The world has really only taken notice of EVs in motorsport over the past 5-6 years… and there’s a distinct reason.
While cars like the Audi e-tron and Tesla are sold through local showrooms for road driving, on a global motorsport scale, EV took a motorsport headline two years ago, in America’s second-oldest motorsport race, Pikes Peak International Hillclimb.
Nine-time WRC champion Sebastien Loeb set an incredible course record in 2013, in a purpose-built Peugeot racecar, with a time many thought would never be broken. But just five years later in 2018, that time was smashed by an electric VW, a record that still stands.
Locally, New Zealand’s own Hayden Paddon recently unveiled his Hyundai EV rally car, and intends to break new ground and performance.
On a production scale, Jaguar’s I-Pace eTrophy one-make championship showcased the electric SUV, with Kiwi Simon Evans recently claiming the 2019-2020 championship by just one point.
The I-Pace series ran as a support category for what has become the global showcase of EV motorsport over the past 5-6 years, the FIA Formula E championship. As the world’s premier electric vehicle racing category - and ‘green’ rival to Formula 1 - some of the world’s best drivers, teams and brands compete, with the most successful team being Audi Sport ABT Scahaeffler.
Audi’s new racecar is the e-tron FE06, offering 0-100km/h in 2.8 seconds, a top speed of 240km/h, and weighing just 900kg, including driver. With a 52kWh Lithium-ion battery, it weighs around 385kg and takes 45 min to charge. Power output varies between: as high as 250kW for qualifying and Fanboost, to 235kW for Attack Mode and 200kW for races.
Steering wheel paddles don’t shift – given there’s a one-speed gearbox – but adjust the rate of battery recharge and regeneration under braking.
Attack Mode lets every driver pick up an extra hit of power at their own risk.

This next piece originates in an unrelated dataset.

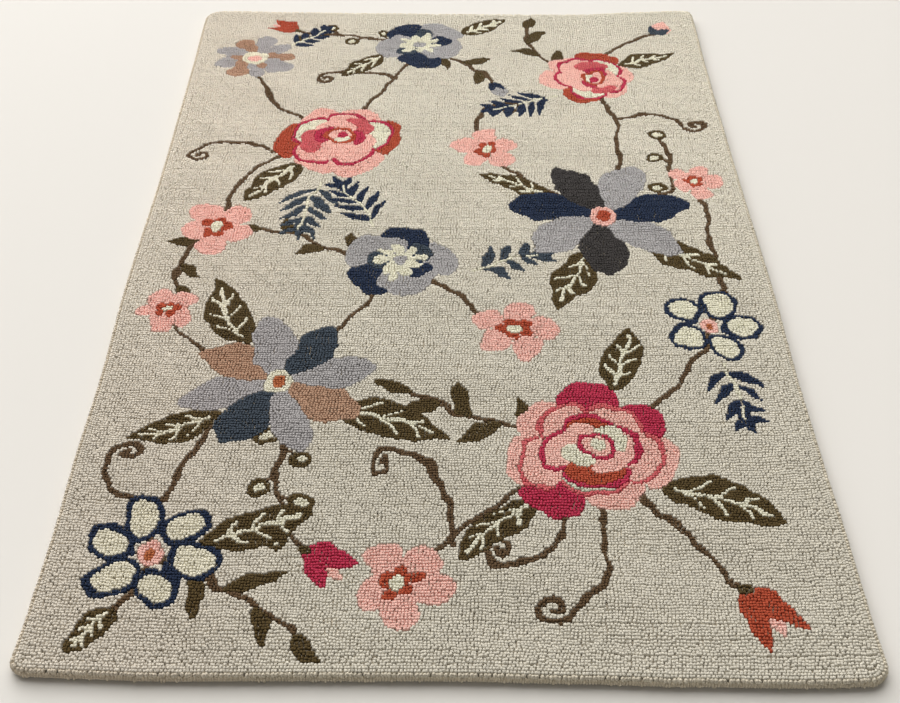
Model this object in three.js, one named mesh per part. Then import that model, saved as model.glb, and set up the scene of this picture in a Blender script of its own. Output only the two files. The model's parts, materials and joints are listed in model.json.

To activate, drivers pass through an off-line Activation Zone, thereby collecting an extra 35kW of power, which can be used in the subsequent laps, giving them a temporary power and speed advantage.
Another unique feature of Formula E is ‘Fan Boost’, where fans vote online for their favourite driver, and the top five are awarded a burst of power, which they can deploy in a five-second window during the second half of the race.
From the 69 Formula E races held so far, Audi ABT Schaeffler team has earned 12 wins and 43 podiums, mostly from driver Lucas di Grassi.
Proof that in motorsport, being green is no longer a barrier to speed or excitement.